> [What to produce]
Repeat the material exactly as it appears.

> [Provided entries]
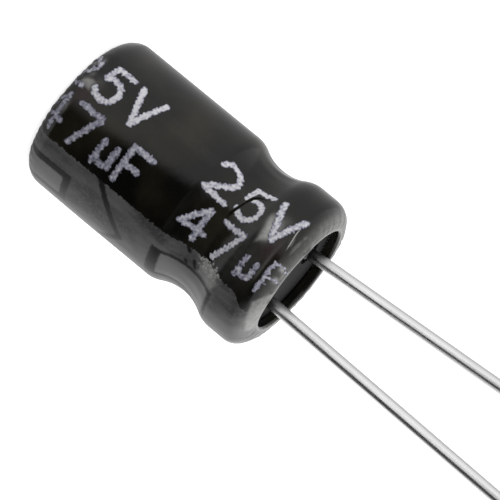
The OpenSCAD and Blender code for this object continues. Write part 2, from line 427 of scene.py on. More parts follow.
stripe = {
    "middle": -8.5,  # degrees from the negative lead
    "half": 30.3,  # degrees
    "waistAt": 9.6,
    "waistLong": 0.6,
    "waistSpread": 2.2,  # degrees that it is wider in the waist
    "taper": 9,  # degrees that it is narrower at the mouth
    "taperAlong": (10.7, 11.6),
    "biteDepth": 0.06,  # of the bites in its edge in the waist
    "biteSpacing": 0.26,
    "tears": [[(-32.0, 8.72), (-26.5, 8.86)], [(-27.6, 8.40), (-24.5, 8.50)], [(-38.6, 8.24), (-36.0, 8.38)]],
    "tearHalf": 0.07,
    "period": 7.1,
    "barFrom": 7.0,
    "barTo": 10.1,
    "barMiddle": -11,  # degrees
    "barHalf": 0.84,
    "barStart": 0.45,  # width of the line at the bar's start, the others being barLine
    "barLine": 0.22,
    "lineSpread": (1.4, 0.75),  # times barLine, near the head and past the waist
    "lineAlong": (3.5, 7.5),
    "tipAt": 5.66,
    "chevronSlope": 0.90,
    "chevronLine": 0.25,
    "chevronEnd": 11.3,
}


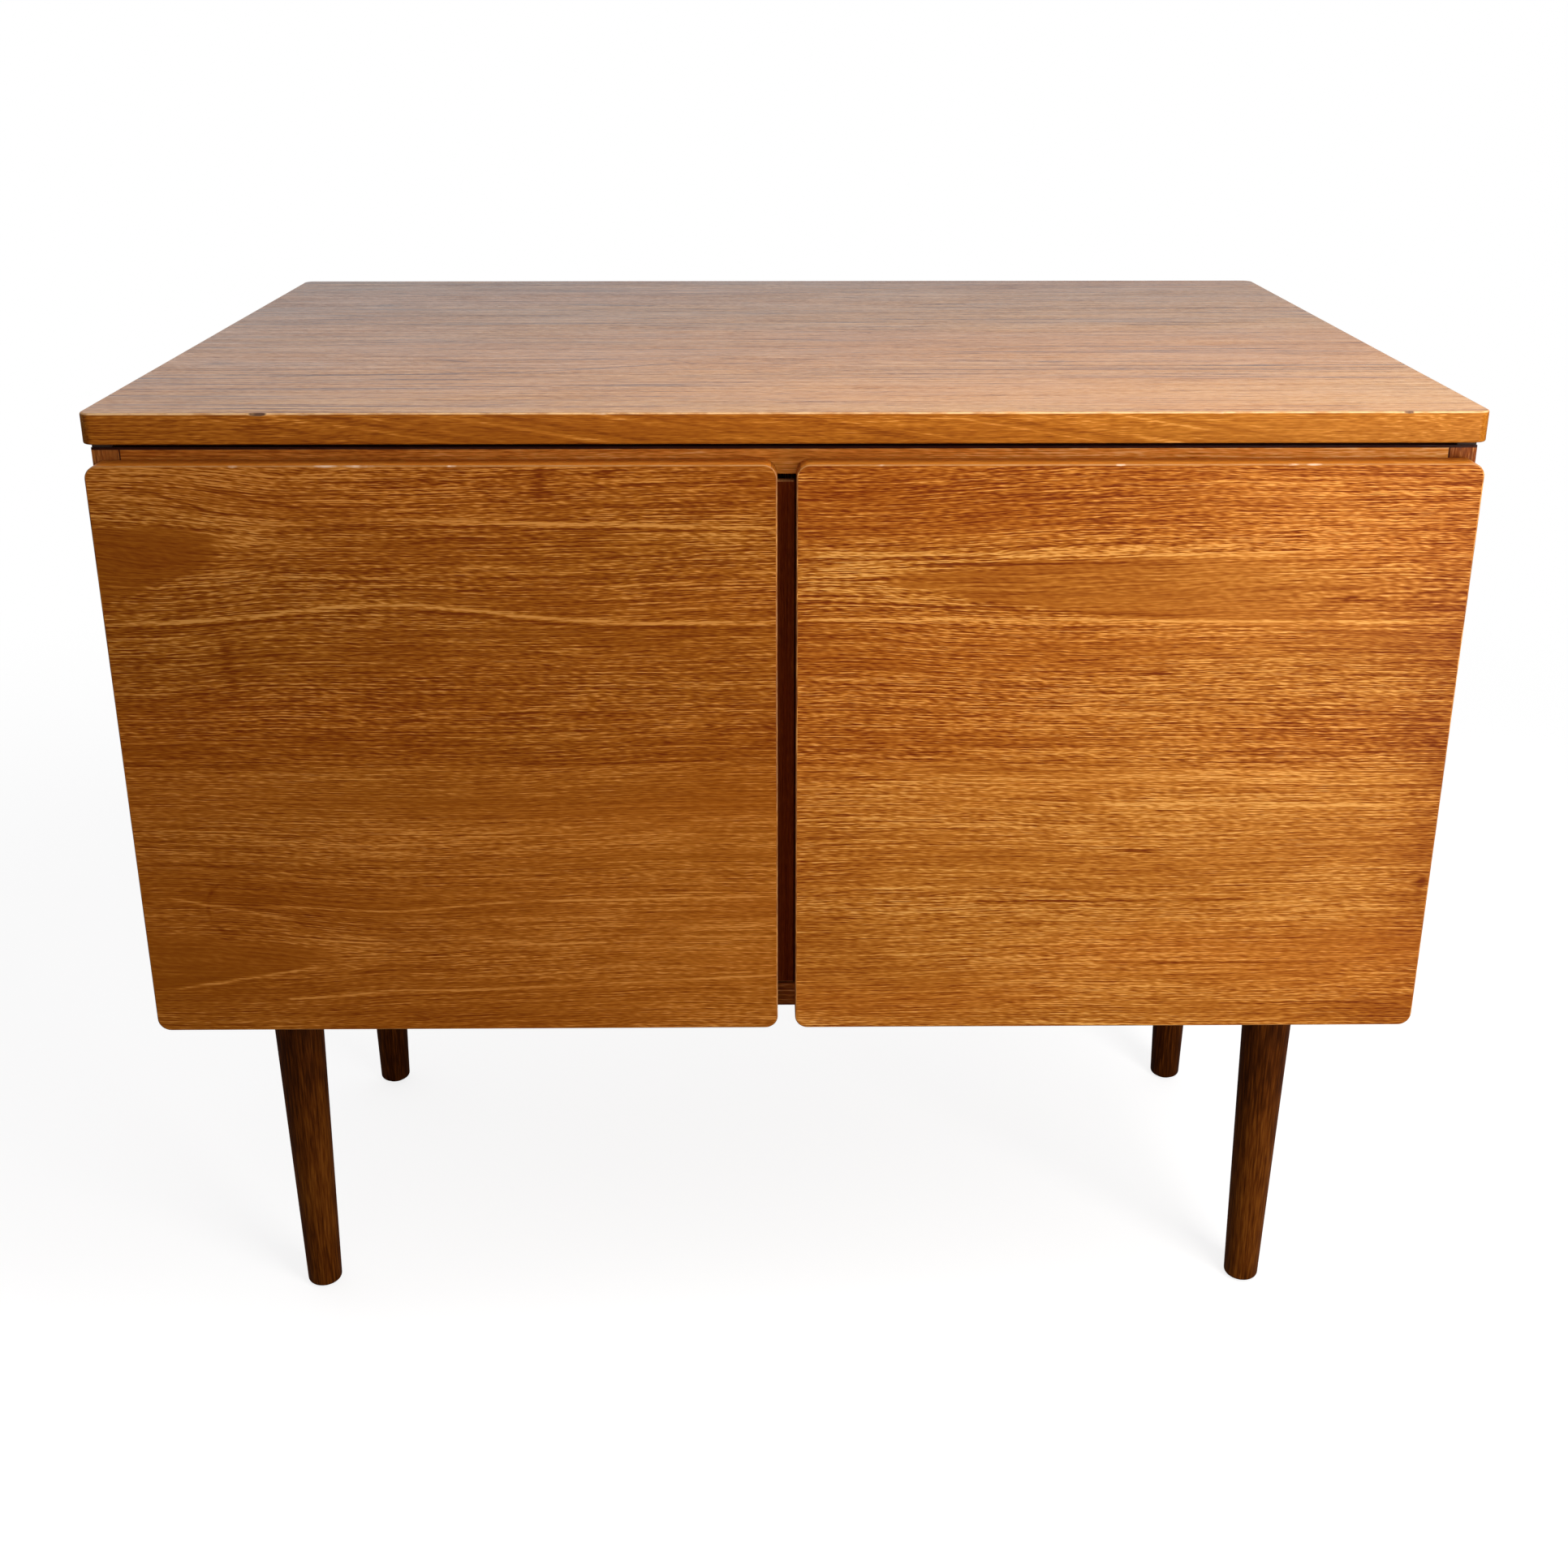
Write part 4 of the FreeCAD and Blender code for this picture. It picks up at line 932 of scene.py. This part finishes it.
# Legs. Turned hardwood, stained dark and polished, tapering to a softly
# rounded foot with a felt glide; a bolt joins each to a steel plate that is
# screwed under the bottom panel.
def turned(name, centre, profile, materials, segments=72):
    """A turned piece: the profile (radius, height) carried once round an upright axis."""
    radius, height = np.array(profile).T
    angle = np.arange(segments) * 2 * np.pi / segments
    across = centre[X] + radius[:, None] * np.cos(angle)
    along = centre[Y] + radius[:, None] * np.sin(angle)
    points = np.stack([across, along, np.repeat(height[:, None], segments, 1)], -1).reshape(-1, 3)
    rows = len(radius)
    index = np.arange(rows * segments).reshape(rows, segments)
    after = np.roll(index, -1, 1)
    quads = np.stack([index[:-1], after[:-1], after[1:], index[1:]], -1).reshape(-1, 4)
    faces = [tuple(quad) for quad in quads.tolist()]
    faces += [tuple(index[0][::-1].tolist()), tuple(index[-1].tolist())]
    return add_piece(name, points, faces, [True] * (len(faces) - 2) + [False] * 2, materials)


LEG_STAIN = [(0.0, colour(56, 22, 1)), (0.3, colour(78, 35, 3)), (0.6, colour(104, 51, 8)),
             (1.0, colour(136, 76, 20))]


def leg_wood_with_painted_shade(name, centre, seed, painted_light_offset):
    """Dark turned wood: rings about a pith outside the leg, cut by the taper into long tongues.

    p is the distance from the pith, bent by slow noise along the leg; growth is noise of p alone and
    fibres are noise stretched along the leg. Towards the plate the wood is painted darker, a painted shadow
    of the cabinet, and the offset makes it lighter or darker as painted light and shade.
    """
    material, shader, (x, y, z) = new_material(name)
    off_x = x - (centre[X] + 0.034)
    off_y = y - (centre[Y] - 0.021)
    bend = z.noise(z * 3.5 + seed, x * 12, y * 12, 1.0) - 0.5
    pith = (off_x * off_x + off_y * off_y).math("SQRT") + bend * 0.010
    growth = z.noise(pith * 260 + seed, z * 0.8, 0.0, 2.0) - 0.5
    fibres = z.noise(z * 46 + seed, x * 900, y * 900, 2.0) - 0.5
    blotch = z.noise(z * 14 + seed, x * 30, y * 30, 2.0) - 0.5
    tone = 0.5 + growth * 0.9 + fibres * 1.9 + blotch * 0.7 + painted_light_offset - z.ease(0.10, 0.30) * 0.45
    tone.get("ShaderNodeValToRGB", {"stops": LEG_STAIN}, {0: tone}).into(shader, "Base Color")
    (0.36 + fibres * 0.3).into(shader, "Roughness")
    fibres.press(shader, 0.3, 0.0002)
    shader.inputs["Specular IOR Level"].default_value = 0.08
    return material


felt = plain("felt", colour(70, 56, 44), 1.0, 2200, 0.1)
LEG_RADIUS, FOOT_RADIUS, FOOT_ROUND = 0.019, 0.0125, 0.0030
PLATE_SCREW_INSET = 0.009
quarter = np.linspace(-math.pi / 2, 0, 7)
plate_screws = []
# Painted light and shade: the front legs are painted lighter and the back legs, under the cabinet, darker.
for end, painted_light_offset in (("front", 0.10), ("back", -0.25)):
    for side in ("left", "right"):
        name = f"{end}_{side}"
        low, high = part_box(f"leg_{name}")
        centre = ((low[X] + high[X]) / 2, (low[Y] + high[Y]) / 2)
        slope = (LEG_RADIUS - FOOT_RADIUS) / (high[Z] - low[Z])
        foot = [(FOOT_RADIUS + FOOT_ROUND * slope - FOOT_ROUND + FOOT_ROUND * math.cos(a),
                 low[Z] + FOOT_ROUND + FOOT_ROUND * math.sin(a)) for a in quarter]
        shaft = [(FOOT_RADIUS + slope * (z - low[Z]), z)
                 for z in np.linspace(low[Z] + 0.02, high[Z] - 0.0012, 8)]
        cap = [(LEG_RADIUS - 0.0004, high[Z] - 0.0004), (LEG_RADIUS - 0.0012, high[Z])]
        seed = low[X] * 90 + low[Y] * 37
        wood = leg_wood_with_painted_shade(f"leg_wood_with_painted_shade_{name}", centre, seed, painted_light_offset)
        leg = turned(f"turned_leg_{name}", centre, foot + shaft + cap, [wood])
        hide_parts(f"leg_{name}")
        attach(leg, "carcass")
        glide_low, glide_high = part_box(f"glide_{name}")
        glide_profile = [(0.0082, glide_low[Z]), (0.0088, glide_low[Z] + 0.0003),
                         (0.009, glide_low[Z] + 0.0008), (0.0088, glide_high[Z])]
        glide = turned(f"felt_glide_{name}", centre, glide_profile, [felt], 48)
        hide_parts(f"glide_{name}")
        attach(glide, "carcass")
        dress(f"leg_plate_{name}", zinc)
        dress(f"leg_bolt_{name}", zinc)
        plate_low, plate_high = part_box(f"leg_plate_{name}")
        for x in (plate_low[X] + PLATE_SCREW_INSET, plate_high[X] - PLATE_SCREW_INSET):
            for y in (plate_low[Y] + PLATE_SCREW_INSET, plate_high[Y] - PLATE_SCREW_INSET):
                plate_screws.append(((x, y, plate_low[Z]), DOWN, x * 40 + y * 25))
leg_screws = heads("leg_plate_screws", plate_screws, 0.0040, 0.0016, 0.14, [zinc, slot_shadow])
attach(leg_screws, "carcass")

> [Correct answer]
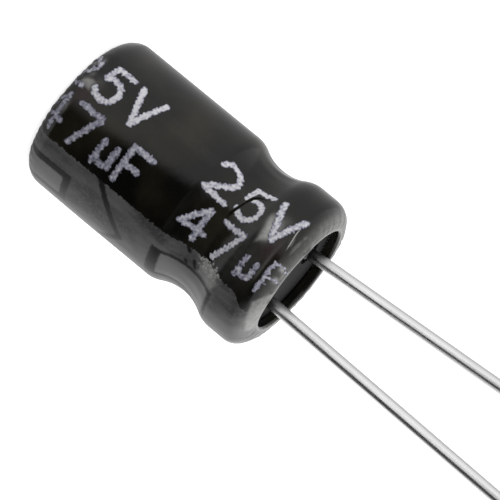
The OpenSCAD and Blender code for this object continues. Write part 2, from line 427 of scene.py on. More parts follow.
stripe = {
    "middle": -8.5,  # degrees from the negative lead
    "half": 30.3,  # degrees
    "waistAt": 9.6,
    "waistLong": 0.6,
    "waistSpread": 2.2,  # degrees that it is wider in the waist
    "taper": 9,  # degrees that it is narrower at the mouth
    "taperAlong": (10.7, 11.6),
    "biteDepth": 0.06,  # of the bites in its edge in the waist
    "biteSpacing": 0.26,
    "tears": [[(-32.0, 8.72), (-26.5, 8.86)], [(-27.6, 8.40), (-24.5, 8.50)], [(-38.6, 8.24), (-36.0, 8.38)]],
    "tearHalf": 0.07,
    "period": 7.1,
    "barFrom": 7.0,
    "barTo": 10.1,
    "barMiddle": -11,  # degrees
    "barHalf": 0.84,
    "barStart": 0.45,  # width of the line at the bar's start, the others being barLine
    "barLine": 0.22,
    "lineSpread": (1.4, 0.75),  # times barLine, near the head and past the waist
    "lineAlong": (3.5, 7.5),
    "tipAt": 5.66,
    "chevronSlope": 0.90,
    "chevronLine": 0.25,
    "chevronEnd": 11.3,
}


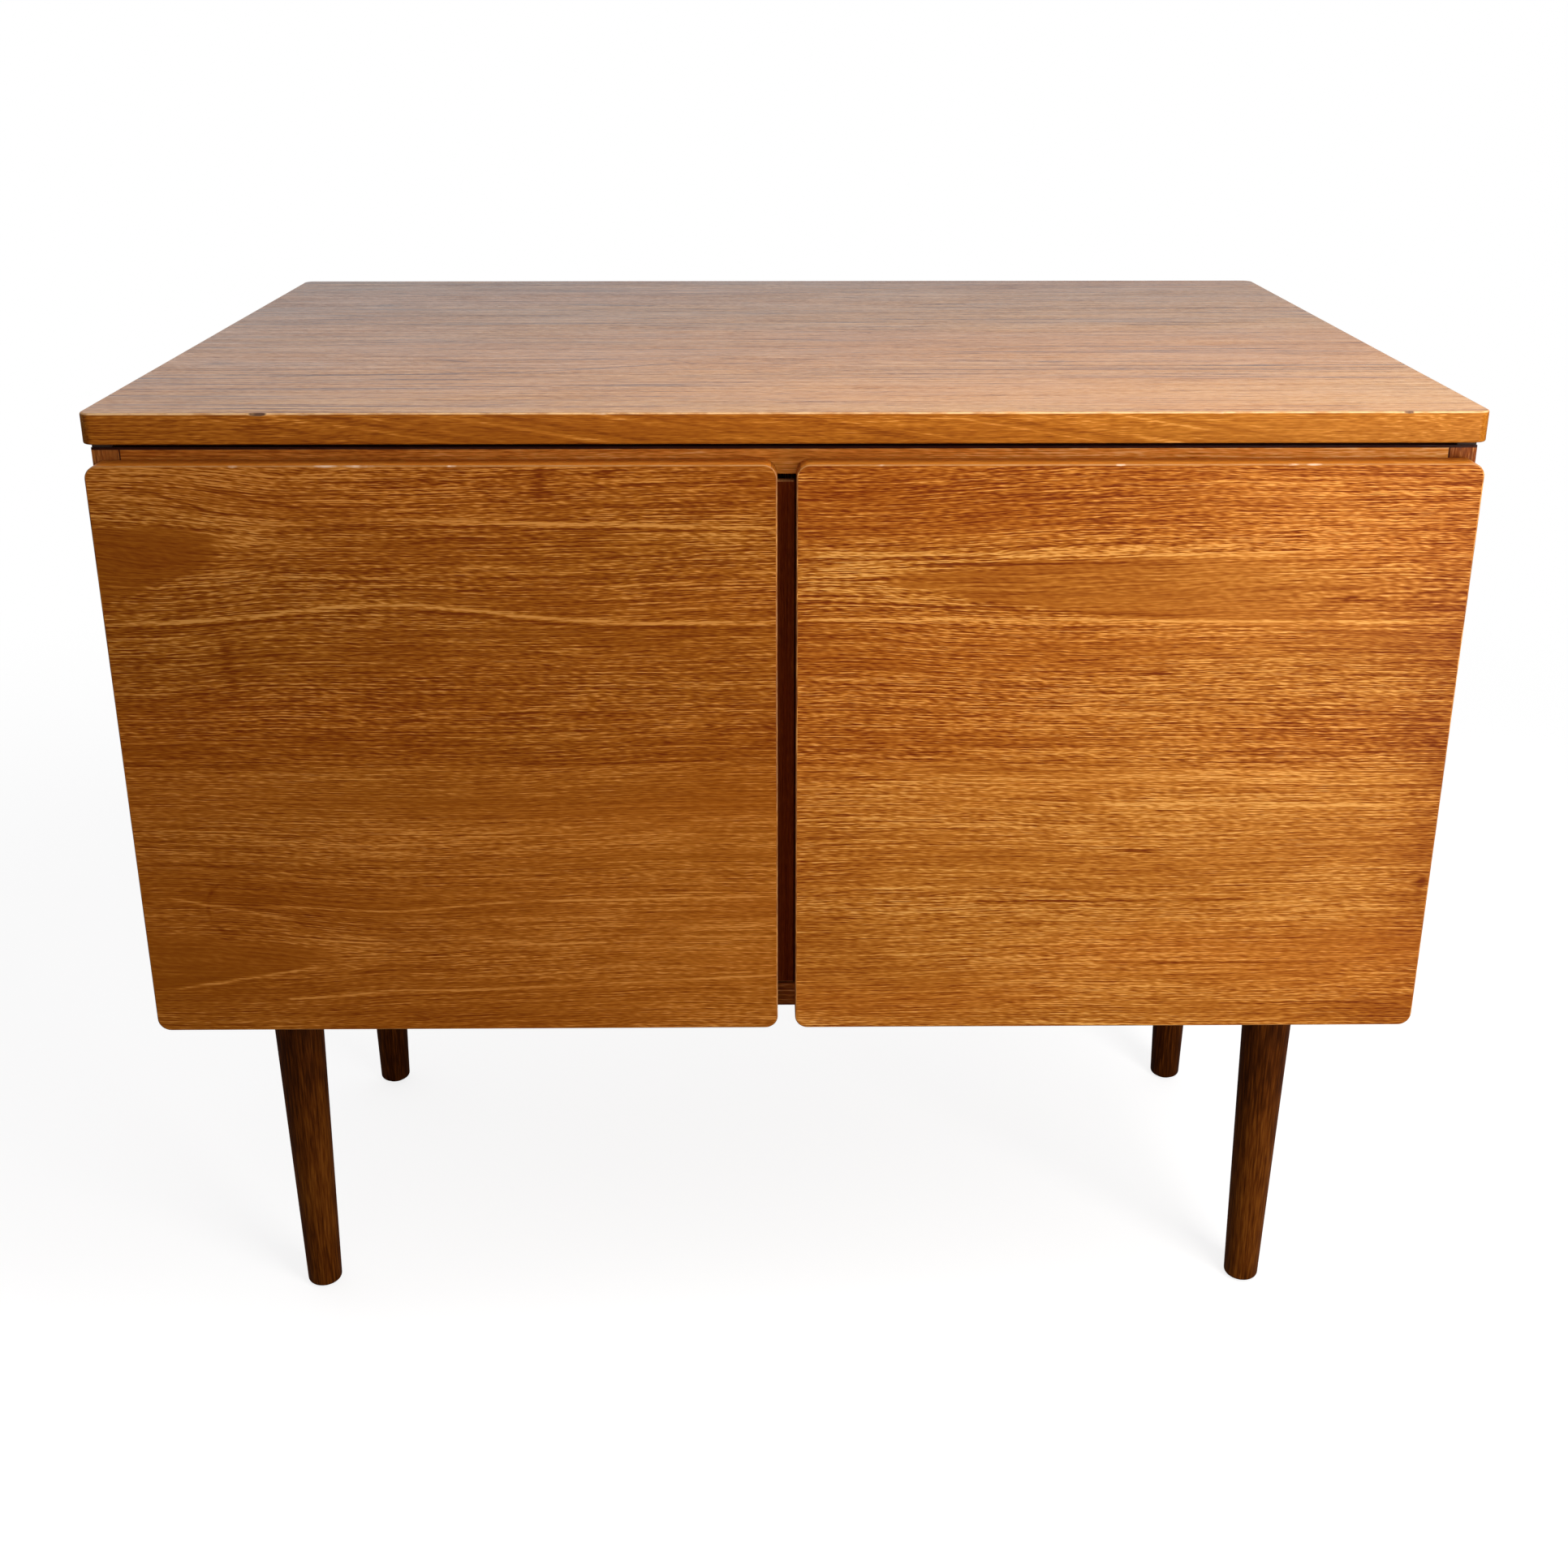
Write part 4 of the FreeCAD and Blender code for this picture. It picks up at line 932 of scene.py. This part finishes it.
# Legs. Turned hardwood, stained dark and polished, tapering to a softly
# rounded foot with a felt glide; a bolt joins each to a steel plate that is
# screwed under the bottom panel.
def turned(name, centre, profile, materials, segments=72):
    """A turned piece: the profile (radius, height) carried once round an upright axis."""
    radius, height = np.array(profile).T
    angle = np.arange(segments) * 2 * np.pi / segments
    across = centre[X] + radius[:, None] * np.cos(angle)
    along = centre[Y] + radius[:, None] * np.sin(angle)
    points = np.stack([across, along, np.repeat(height[:, None], segments, 1)], -1).reshape(-1, 3)
    rows = len(radius)
    index = np.arange(rows * segments).reshape(rows, segments)
    after = np.roll(index, -1, 1)
    quads = np.stack([index[:-1], after[:-1], after[1:], index[1:]], -1).reshape(-1, 4)
    faces = [tuple(quad) for quad in quads.tolist()]
    faces += [tuple(index[0][::-1].tolist()), tuple(index[-1].tolist())]
    return add_piece(name, points, faces, [True] * (len(faces) - 2) + [False] * 2, materials)


LEG_STAIN = [(0.0, colour(56, 22, 1)), (0.3, colour(78, 35, 3)), (0.6, colour(104, 51, 8)),
             (1.0, colour(136, 76, 20))]


def leg_wood_with_painted_shade(name, centre, seed, painted_light_offset):
    """Dark turned wood: rings about a pith outside the leg, cut by the taper into long tongues.

    p is the distance from the pith, bent by slow noise along the leg; growth is noise of p alone and
    fibres are noise stretched along the leg. Towards the plate the wood is painted darker, a painted shadow
    of the cabinet, and the offset makes it lighter or darker as painted light and shade.
    """
    material, shader, (x, y, z) = new_material(name)
    off_x = x - (centre[X] + 0.034)
    off_y = y - (centre[Y] - 0.021)
    bend = z.noise(z * 3.5 + seed, x * 12, y * 12, 1.0) - 0.5
    pith = (off_x * off_x + off_y * off_y).math("SQRT") + bend * 0.010
    growth = z.noise(pith * 260 + seed, z * 0.8, 0.0, 2.0) - 0.5
    fibres = z.noise(z * 46 + seed, x * 900, y * 900, 2.0) - 0.5
    blotch = z.noise(z * 14 + seed, x * 30, y * 30, 2.0) - 0.5
    tone = 0.5 + growth * 0.9 + fibres * 1.9 + blotch * 0.7 + painted_light_offset - z.ease(0.10, 0.30) * 0.45
    tone.get("ShaderNodeValToRGB", {"stops": LEG_STAIN}, {0: tone}).into(shader, "Base Color")
    (0.36 + fibres * 0.3).into(shader, "Roughness")
    fibres.press(shader, 0.3, 0.0002)
    shader.inputs["Specular IOR Level"].default_value = 0.08
    return material


felt = plain("felt", colour(70, 56, 44), 1.0, 2200, 0.1)
LEG_RADIUS, FOOT_RADIUS, FOOT_ROUND = 0.019, 0.0125, 0.0030
PLATE_SCREW_INSET = 0.009
quarter = np.linspace(-math.pi / 2, 0, 7)
plate_screws = []
# Painted light and shade: the front legs are painted lighter and the back legs, under the cabinet, darker.
for end, painted_light_offset in (("front", 0.10), ("back", -0.25)):
    for side in ("left", "right"):
        name = f"{end}_{side}"
        low, high = part_box(f"leg_{name}")
        centre = ((low[X] + high[X]) / 2, (low[Y] + high[Y]) / 2)
        slope = (LEG_RADIUS - FOOT_RADIUS) / (high[Z] - low[Z])
        foot = [(FOOT_RADIUS + FOOT_ROUND * slope - FOOT_ROUND + FOOT_ROUND * math.cos(a),
                 low[Z] + FOOT_ROUND + FOOT_ROUND * math.sin(a)) for a in quarter]
        shaft = [(FOOT_RADIUS + slope * (z - low[Z]), z)
                 for z in np.linspace(low[Z] + 0.02, high[Z] - 0.0012, 8)]
        cap = [(LEG_RADIUS - 0.0004, high[Z] - 0.0004), (LEG_RADIUS - 0.0012, high[Z])]
        seed = low[X] * 90 + low[Y] * 37
        wood = leg_wood_with_painted_shade(f"leg_wood_with_painted_shade_{name}", centre, seed, painted_light_offset)
        leg = turned(f"turned_leg_{name}", centre, foot + shaft + cap, [wood])
        hide_parts(f"leg_{name}")
        attach(leg, "carcass")
        glide_low, glide_high = part_box(f"glide_{name}")
        glide_profile = [(0.0082, glide_low[Z]), (0.0088, glide_low[Z] + 0.0003),
                         (0.009, glide_low[Z] + 0.0008), (0.0088, glide_high[Z])]
        glide = turned(f"felt_glide_{name}", centre, glide_profile, [felt], 48)
        hide_parts(f"glide_{name}")
        attach(glide, "carcass")
        dress(f"leg_plate_{name}", zinc)
        dress(f"leg_bolt_{name}", zinc)
        plate_low, plate_high = part_box(f"leg_plate_{name}")
        for x in (plate_low[X] + PLATE_SCREW_INSET, plate_high[X] - PLATE_SCREW_INSET):
            for y in (plate_low[Y] + PLATE_SCREW_INSET, plate_high[Y] - PLATE_SCREW_INSET):
                plate_screws.append(((x, y, plate_low[Z]), DOWN, x * 40 + y * 25))
leg_screws = heads("leg_plate_screws", plate_screws, 0.0040, 0.0016, 0.14, [zinc, slot_shadow])
attach(leg_screws, "carcass")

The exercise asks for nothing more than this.